YOUNGSTOWN — An assistant Mahoning County prosecutor said Wednesday prosecutors were willing to reduce charges from murder to involuntary manslaughter against Elijah J. May, 21, in the April 11, 2023, killing of Ray’Mon Sims, 22, on Tod Lane on the North Side after reviewing May’s self-defense claim.

Assistant Prosecutor Patrick Fening said that in the process of reviewing the evidence in the case, prosecutors “believed that the defendant was going to be asserting a self-defense claim.”

He added, “In reviewing that claim, as well as the evidence available, the State did believe there was some credence to that claim, which led to this amendment, Your Honor.”

Prosecutors amended May’s charge from murder to involuntary manslaughter with a gun specification, as well as improperly discharging a firearm into or at a habitation with a firearm specification.

May pleaded guilty to the two charges and specifications, and he will be sentenced at 9 a.m. Monday, the same time as the case was scheduled to go to trial before Judge Maureen Sweeney of Mahoning County Common Pleas Court. May pled guilty on his birthday.

Prosecutors and the defense are jointly recommending that May get 6 to 7 1/2 years in prison. The murder charge and gun specification could have carried a life prison sentence with parole eligibility after 18 years if he had been convicted. Fening said the victim’s mother “understood why” prosecutors were willing to reduce the murder charge to involuntary manslaughter.

May is alleged to have fired an AR-15 rifle 18 times outside his home on Tod Lane toward the car in which Sims and another man were traveling after a physical fight among the men.

Multiple neighbors witnessed the fighting and fled as the gunfire erupted, one witness told The Vindicator.

Several homes on the opposite side of Tod Lane from the fight were hit by stray bullets, according to police reports. None of the neighbors were injured. Neighbors said at the time said the neighborhood is generally quiet and not violent.

The city’s North Side pool is at the end of Tod Lane at Belmont Avenue, just a few houses from where the fight and shootings took place.

Shots also were fired at May, but at the time May was indicted, then-Assistant Prosecutor Mike Yacovone told the Vindicator prosecutors did not believe this was a self-defense case.

A Youngstown police report stated that the incident began with 911 calls for a fight with gunfire. It added that “multiple people were fighting, and people were shooting.”

According to a Youngstown police report, a person told Youngstown police the incident was a “gunfight in front of (his or her) residence.”

A neighbor who spoke to the Vindicator said multiple neighbors became aware of a fight among what appeared to be teenagers taking place in the front yard of a home in the 500 block of Tod. Some neighbors got close enough to ask the young men to stop fighting, the resident said.

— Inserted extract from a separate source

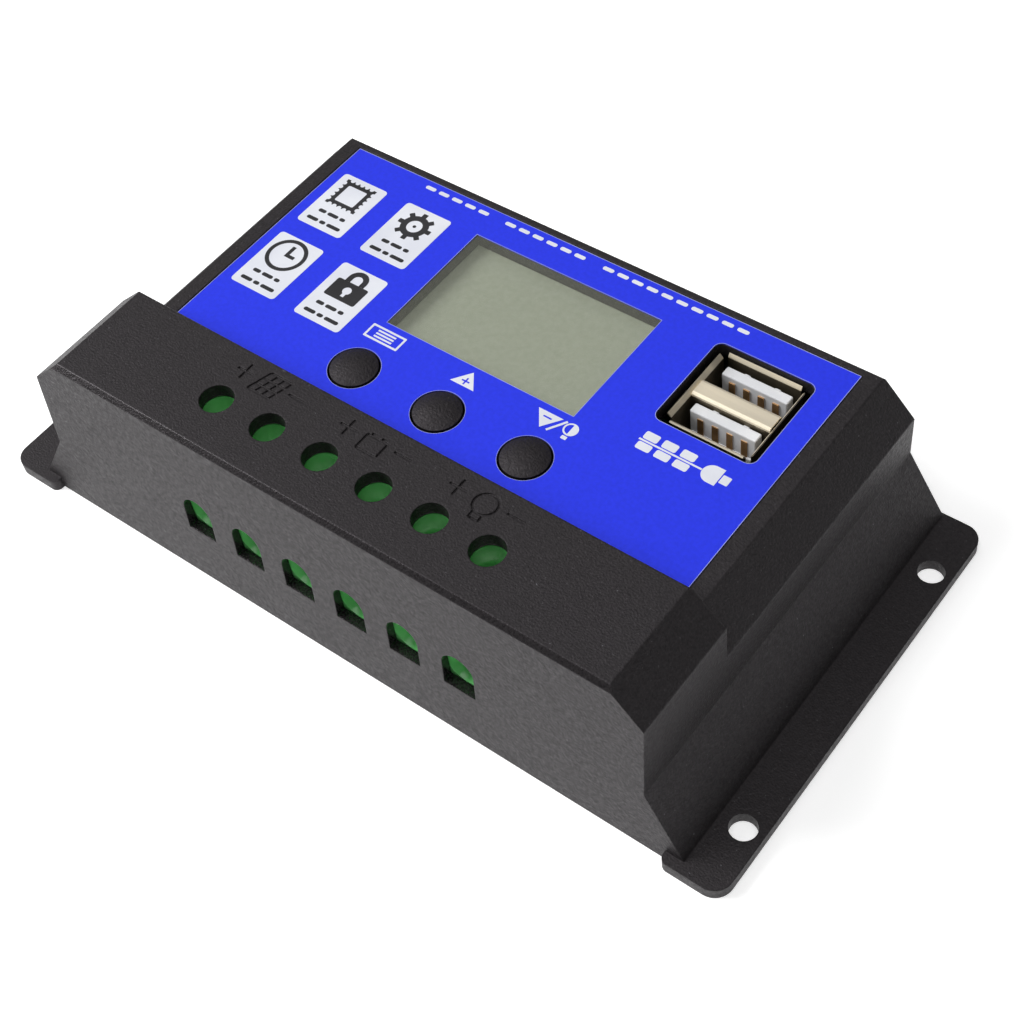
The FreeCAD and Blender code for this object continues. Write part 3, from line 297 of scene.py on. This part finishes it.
def make_finishes():
    """One material for each of the record's material slots, and a few for the added pieces."""
    grain_x = (0.05, 1, 1)
    made = {
        "housing_plastic": housing_plastic(),
        "panel_print": printed_film(),
        "display_glass": smooth_plastic("cell_glass", (0.28, 0.30, 0.22), (0.32, 0.34, 0.26), 0.15),
        "display_polarizer": polariser(),
        "diffuser_white": smooth_plastic("diffuser", (0.80, 0.81, 0.79), (0.88, 0.89, 0.87), 0.5),
        "tray_plastic": smooth_plastic("tray_white", (0.70, 0.70, 0.67), (0.78, 0.78, 0.75), 0.5),
        "tinned_steel": metal("tinned", (0.60, 0.60, 0.58), (0.78, 0.78, 0.76), 0.3),
        "button_plastic": moulded("button_black", (0.006, 0.005, 0.006), (0.013, 0.011, 0.012), 0.5, 0.7,
                                  2600, 0.15 * MM),
        "switch_plastic": smooth_plastic("switch_black", (0.02, 0.02, 0.02), (0.035, 0.035, 0.035), 0.4),
        "nickel_steel": metal("nickel", (0.84, 0.76, 0.60), (0.94, 0.86, 0.70), 0.58, grain_x),
        # A darker copy of the nickel for the ports' lower inner walls: painted shade
        "nickel_painted_shade": metal("nickel_painted_shade", (0.13, 0.11, 0.08), (0.20, 0.17, 0.12), 0.5, grain_x),
        "socket_white": smooth_plastic("socket_white", (0.72, 0.73, 0.76), (0.82, 0.83, 0.85), 0.32),
        "contact_brass": metal("contact_brass", (0.52, 0.31, 0.15), (0.70, 0.44, 0.22), 0.55),
        "terminal_green": smooth_plastic("terminal_green", (0.14, 0.58, 0.16), (0.20, 0.72, 0.23), 0.2),
        "zinc_steel": metal("zinc_plate", (0.52, 0.52, 0.50), (0.72, 0.72, 0.70), 0.3),
        "black_steel": metal("black_oxide", (0.03, 0.03, 0.03), (0.06, 0.06, 0.06), 0.35),
        "board_laminate": smooth_plastic("solder_mask", (0.008, 0.10, 0.035), (0.014, 0.15, 0.055), 0.3),
        "chip_epoxy": moulded("chip_epoxy", (0.018, 0.018, 0.019), (0.032, 0.032, 0.034), 0.5, 0.7,
                              3000, 0.02 * MM),
        "can_aluminium": metal("drawn_aluminium", (0.66, 0.67, 0.68), (0.82, 0.83, 0.84), 0.3, grain_x),
        "rubber_bung": smooth_plastic("bung_rubber", (0.02, 0.02, 0.02), (0.035, 0.035, 0.035), 0.7),
        "ferrite": moulded("ferrite", (0.045, 0.045, 0.05), (0.08, 0.08, 0.085), 0.5, 0.75, 2400),
        "copper_wire": metal("enamelled_copper", (0.50, 0.20, 0.08), (0.66, 0.30, 0.13), 0.25, (1, 1, 0.2)),
        "fuse_plastic": smooth_plastic("fuse_red", (0.55, 0.03, 0.02), (0.68, 0.06, 0.04), 0.25),
        "shunt_alloy": metal("shunt_alloy", (0.42, 0.36, 0.30), (0.56, 0.49, 0.42), 0.35, grain_x),
        "pad_silicone": moulded("pad_silicone", (0.30, 0.31, 0.34), (0.38, 0.39, 0.42), 0.6, 0.8, 1500),
        "plate_paint": moulded("plate_coating", (0.020, 0.020, 0.021), (0.035, 0.035, 0.036), 0.4, 0.6, 1800),
        "print_white": smooth_plastic("ink_white", (0.74, 0.76, 0.84), (0.82, 0.84, 0.90), 0.45),
        "print_dark": smooth_plastic("ink_dark", (0.012, 0.012, 0.014), (0.022, 0.022, 0.026), 0.45),
        "clear_film": clear_film(),
        # The cut edges' pale band: partly the edge's own whitish tone, partly a painted highlight
        "cut_edge_and_highlight": smooth_plastic("film_edge_and_highlight", (0.30, 0.34, 0.78), (0.40, 0.44, 0.86), 0.3),
    }
    return {slot: surface.material for slot, surface in made.items()}


def dress_nodes(finishes):
    """Gives every CAD node its slot's material."""
    for part in frame["record"]["subparts"]:
        piece = frame["nodes"][part["node"]]
        piece.data.materials.clear()
        piece.data.materials.append(finishes[part["material_slot"]])


# Outlines in the panel's plane, in millimetres

def arc(x, y, radius, start, end, steps=12):
    """Points round part of a circle, angles in degrees."""
    angles = [math.radians(start + (end - start) * i / steps) for i in range(steps + 1)]
    return [(x + radius * math.cos(a), y + radius * math.sin(a)) for a in angles]


def disc(x, y, radius):
    """A full circle."""
    return arc(x, y, radius, 0, 360, 48)[:-1]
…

One “older lady was yelling to get off of” one of the young men, the witness said. When the gunfire began, anyone still in the area fled, the witness said. A home containing several apartments was hit by a shot that traveled through a front window where a child lives, the witness said.

Two other homes were also hit by gunfire, according to Youngstown police reports. They were down several houses from the shooting.

In addition to murder, May was indicted on voluntary manslaughter and involuntary manslaughter in Sims’ death.

Sims, who also had a North Side address, collapsed in the 400 block of Crandall Avenue after being shot in the 4500 block of Tod Lane, police said. Sims and another man were in a car at the time of the gunfire. They drove several blocks away from Tod Lane before their car went through a yard and hit the front porch of a home on Alameda Avenue.

Sims and the other man got out and went to the next street over — Crandall Avenue — on foot, where Sims collapsed. Ambulance workers gave him medical care, but Sims was pronounced dead at nearby St. Elizabeth Youngstown Hospital.

Sims graduated from Youngstown East High School and attended Youngstown State University, according to his obituary.